___ Information provided ___
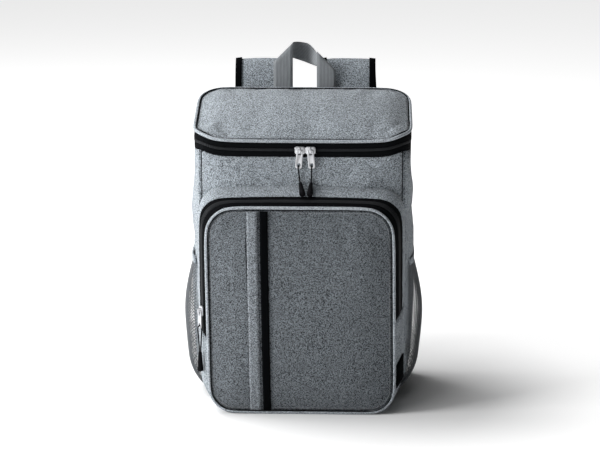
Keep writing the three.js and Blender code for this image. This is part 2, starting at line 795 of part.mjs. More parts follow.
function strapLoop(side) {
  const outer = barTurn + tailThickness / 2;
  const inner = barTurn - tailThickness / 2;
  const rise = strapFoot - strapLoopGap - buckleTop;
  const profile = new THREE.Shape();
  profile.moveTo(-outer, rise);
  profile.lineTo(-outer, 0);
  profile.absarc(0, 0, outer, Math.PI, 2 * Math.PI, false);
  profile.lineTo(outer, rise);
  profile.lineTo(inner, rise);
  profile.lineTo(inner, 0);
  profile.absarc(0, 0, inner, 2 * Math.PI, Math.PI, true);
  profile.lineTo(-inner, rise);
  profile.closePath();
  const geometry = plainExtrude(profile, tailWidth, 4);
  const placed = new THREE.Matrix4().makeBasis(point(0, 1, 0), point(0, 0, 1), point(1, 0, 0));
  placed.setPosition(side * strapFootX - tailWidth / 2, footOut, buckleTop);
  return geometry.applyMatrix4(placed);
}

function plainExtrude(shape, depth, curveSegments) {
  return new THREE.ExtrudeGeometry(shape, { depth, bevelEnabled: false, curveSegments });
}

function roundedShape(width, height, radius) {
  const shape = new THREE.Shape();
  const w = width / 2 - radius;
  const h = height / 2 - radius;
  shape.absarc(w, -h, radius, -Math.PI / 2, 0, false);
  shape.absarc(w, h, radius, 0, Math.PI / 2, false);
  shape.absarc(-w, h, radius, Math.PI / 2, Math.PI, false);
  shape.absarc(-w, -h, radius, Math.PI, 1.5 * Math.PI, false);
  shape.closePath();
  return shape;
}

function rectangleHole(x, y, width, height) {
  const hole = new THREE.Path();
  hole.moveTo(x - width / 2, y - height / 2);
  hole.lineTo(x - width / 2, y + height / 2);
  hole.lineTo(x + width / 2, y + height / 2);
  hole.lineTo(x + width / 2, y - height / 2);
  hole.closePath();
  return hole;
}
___
### Directions for this task
Write the material out again in its entirety, exactly as shown.

### Answer
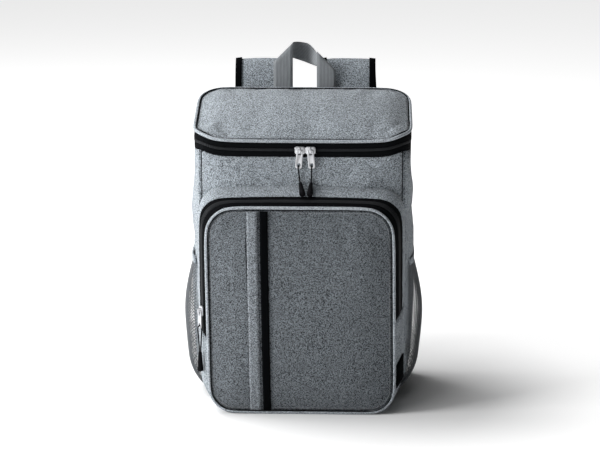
Keep writing the three.js and Blender code for this image. This is part 2, starting at line 795 of part.mjs. More parts follow.
function strapLoop(side) {
  const outer = barTurn + tailThickness / 2;
  const inner = barTurn - tailThickness / 2;
  const rise = strapFoot - strapLoopGap - buckleTop;
  const profile = new THREE.Shape();
  profile.moveTo(-outer, rise);
  profile.lineTo(-outer, 0);
  profile.absarc(0, 0, outer, Math.PI, 2 * Math.PI, false);
  profile.lineTo(outer, rise);
  profile.lineTo(inner, rise);
  profile.lineTo(inner, 0);
  profile.absarc(0, 0, inner, 2 * Math.PI, Math.PI, true);
  profile.lineTo(-inner, rise);
  profile.closePath();
  const geometry = plainExtrude(profile, tailWidth, 4);
  const placed = new THREE.Matrix4().makeBasis(point(0, 1, 0), point(0, 0, 1), point(1, 0, 0));
  placed.setPosition(side * strapFootX - tailWidth / 2, footOut, buckleTop);
  return geometry.applyMatrix4(placed);
}

function plainExtrude(shape, depth, curveSegments) {
  return new THREE.ExtrudeGeometry(shape, { depth, bevelEnabled: false, curveSegments });
}

function roundedShape(width, height, radius) {
  const shape = new THREE.Shape();
  const w = width / 2 - radius;
  const h = height / 2 - radius;
  shape.absarc(w, -h, radius, -Math.PI / 2, 0, false);
  shape.absarc(w, h, radius, 0, Math.PI / 2, false);
  shape.absarc(-w, h, radius, Math.PI / 2, Math.PI, false);
  shape.absarc(-w, -h, radius, Math.PI, 1.5 * Math.PI, false);
  shape.closePath();
  return shape;
}

function rectangleHole(x, y, width, height) {
  const hole = new THREE.Path();
  hole.moveTo(x - width / 2, y - height / 2);
  hole.lineTo(x - width / 2, y + height / 2);
  hole.lineTo(x + width / 2, y + height / 2);
  hole.lineTo(x + width / 2, y - height / 2);
  hole.closePath();
  return hole;
}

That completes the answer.